Jean Edelstein and her daughter Barbara Edelstein are accomplished artists who create beautiful objects. Jean's preferred format is the Asian accordion-fold book. (An alternative to the scroll, such "Scholar Books" were invented in China during the Tang Dynasty and called orihon in Japanese.) Each page — that is, each rectangular panel — can be viewed separately. Alternatively, the book can be unfolded to reveal a long horizontal band punctuated by the contrast of drawn forms and open spaces, producing an almost musical progression of imagery. The musicality enhances Jean's ink depictions of dancers and musicians, some of which were executed in the dark (when the lights were down during performances), so the artist was drawing “blind.” The results lend testimony to her mastery of line and space. The musicality also works well in Jean's landscapes, where clusters of trees establish emphatic chords, while voids echo in counterpoint.

Barbara Edelstein works with plant life, especially leaves, which she depicts in radiant drawings, photographs, and sculptures. Like her mother, Barbara deploys black Chinese ink to draw the natural world. But whereas Jean sees the landscape from a panoramic distance, Barbara finds details, close-ups, especially the fallen leaves we would normally overlook or dismiss. One of her foliage drawings focuses on the center of a leaf from the tropical plant Colocasia, commonly known as elephant's ear. Lacy black lines alternate between thin (the point of the brush) and thick (the side of the brush) to create a dramatic, undulating texture. Unlike her mother (who depends largely on black lines with color for highlights), Barbara glories in color. Some of the photographed leaves have a rich magenta tone that sparkles against the velvety darkness of the background. The sculptural leaves are hot pink and chartreuse and lush azure blue: fragile translucent forms balancing on spindly metal stems.

Both bodies of work are beautiful to look at. A hundred years ago, that would have been enough. Beauty was understood — and respected — as an admirable artistic goal. But today, many artists (and writers) avoid and denigrate beauty as a creative goal or cultural value.
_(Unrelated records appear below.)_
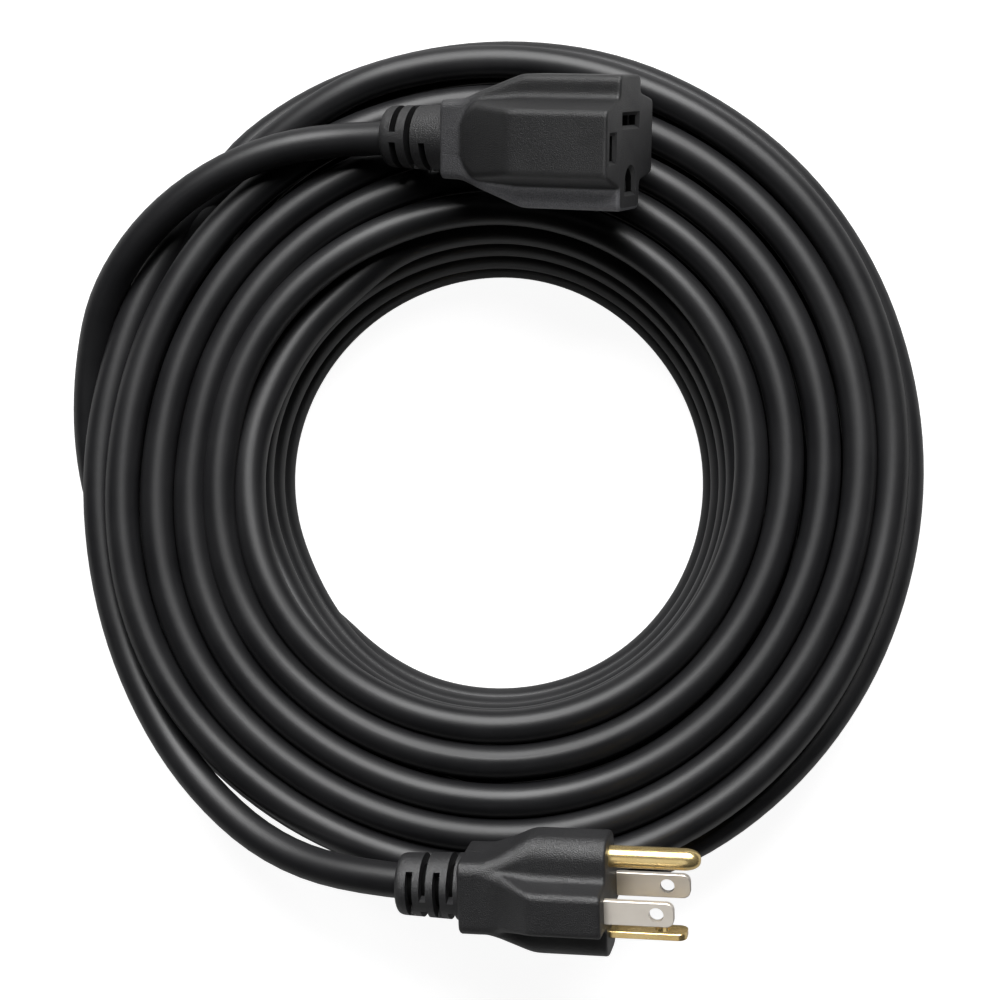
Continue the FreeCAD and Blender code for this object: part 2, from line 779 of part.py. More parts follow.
PLUG_ROUTE = [
    (-50.4, -88.2, 36.6),
    (-70.9, -71.3, 29.6),
    (-84.9, -48.4, 26.6),
    (-92.6, -23.2, 25.8),
    (-94.4, 3.4, 25.8),
    (-89.6, 28.9, 25.8),
    (-80.8, 49.4, 25.8),
    (-69.25, 65.57, 25.8),
]
CONNECTOR_ROUTE = [
    (-54.6, 72.6, 41.6),
    (-77.0, 60.6, 37.6),
    (-92.7, 43.6, 28.0),
    (-99.3, 25.5, 19.6),
    (-98.9, 6.5, 14.6),
    (-94.7, -11.2, 13.9),
]
outer_turn_end = size("outer_turn_start") + size("outer_turn_sweep")
join_face = on_ring(size("plug_join_step"), outer_turn_end, size("plug_join_height"))
lead("plug", plug_place, PLUG_ROUTE, join_face)
tuck_face = on_ring(size("tuck_step"), size("tuck_start"), size("tuck_height"))
lead("connector", connector_place, CONNECTOR_ROUTE, tuck_face)

doc.recompute()
for thing in doc.Objects:
    if "Invalid" in thing.State or "Error" in thing.State:
        raise ValueError(f"{thing.Name}: {thing.State}")
os.makedirs("parts", exist_ok=True)
for label, piece in nodes.items():
    if piece.Shape.isNull() or not piece.Shape.isValid() or len(piece.Shape.Solids) != 1:
        raise ValueError(f"{label} is not one valid solid")
    piece.Shape.exportStep(f"parts/{label}.step")
print(len(nodes), "nodes; bend radii", bend_radii)
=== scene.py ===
import math
import bpy
import bmesh
from mathutils import Matrix, Vector


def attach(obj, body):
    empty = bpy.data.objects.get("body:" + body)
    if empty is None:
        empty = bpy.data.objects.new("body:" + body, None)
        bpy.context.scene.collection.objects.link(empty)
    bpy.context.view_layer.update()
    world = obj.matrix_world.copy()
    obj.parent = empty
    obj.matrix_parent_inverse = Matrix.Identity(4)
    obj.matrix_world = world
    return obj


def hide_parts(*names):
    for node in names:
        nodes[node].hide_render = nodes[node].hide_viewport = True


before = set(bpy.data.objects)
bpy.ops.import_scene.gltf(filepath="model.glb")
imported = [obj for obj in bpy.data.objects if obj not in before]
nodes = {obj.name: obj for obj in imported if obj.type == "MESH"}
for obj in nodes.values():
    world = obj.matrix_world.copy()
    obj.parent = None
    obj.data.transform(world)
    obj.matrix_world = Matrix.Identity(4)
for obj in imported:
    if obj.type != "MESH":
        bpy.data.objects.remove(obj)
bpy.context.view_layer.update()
scene = bpy.context.scene

# The coil's middle
COIL = Vector((0.0011, 0.0049, 0.0))

# The camera looks almost straight down, from a little to the front and the right
AIM = COIL + Vector((0.0005, -0.00654, 0.017))
CAMERA_SIDE = Vector((0.047, -0.1045, 0.9934)).normalized()
CAMERA_DISTANCE = 0.536
camera = bpy.data.objects.new("camera", bpy.data.cameras.new("camera"))
scene.collection.objects.link(camera)
camera.data.sensor_width = 36.0
camera.data.lens = 81.06
camera.data.clip_start = 0.01
right = Vector((0, 1, 0)).cross(CAMERA_SIDE).normalized()
facing = Matrix((right, CAMERA_SIDE.cross(right), CAMERA_SIDE)).transposed().to_4x4()
camera.matrix_world = Matrix.Translation(AIM + CAMERA_SIDE * CAMERA_DISTANCE) @ facing
scene.camera = camera

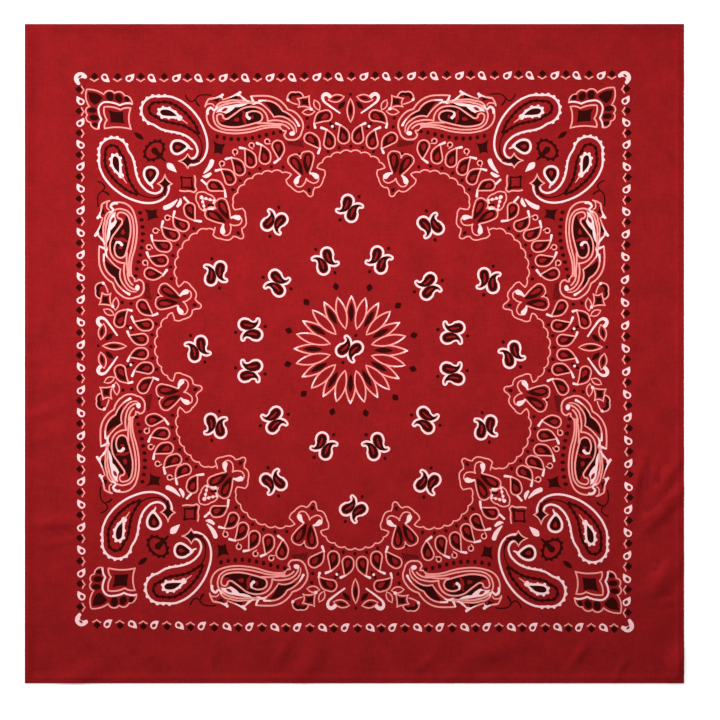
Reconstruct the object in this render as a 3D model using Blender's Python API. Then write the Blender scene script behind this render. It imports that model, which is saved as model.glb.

This is a tragic social loss, because as John O’Donohue asserted so eloquently in his book “Beauty: The Invisible Embrace": “We feel most alive in the presence of the beautiful for it meets the needs of our soul ... Without beauty the search for truth, the desire for goodness and the love of order and unity would be sterile exploits. Beauty brings warmth, elegance and grandeur.” O'Donohue adds, "Some of our most wonderful memories are beautiful places where we felt immediately at home.”

Enticing us with the beauty of their art, the Edelsteins engage us in closer inspection and appreciation of the natural world. In doing so, they remind us that this beautiful planet we inhabit is, indeed, our home. Their art invites us to feel more, and to feel more at home, in the beauty of the natural world that surrounds us.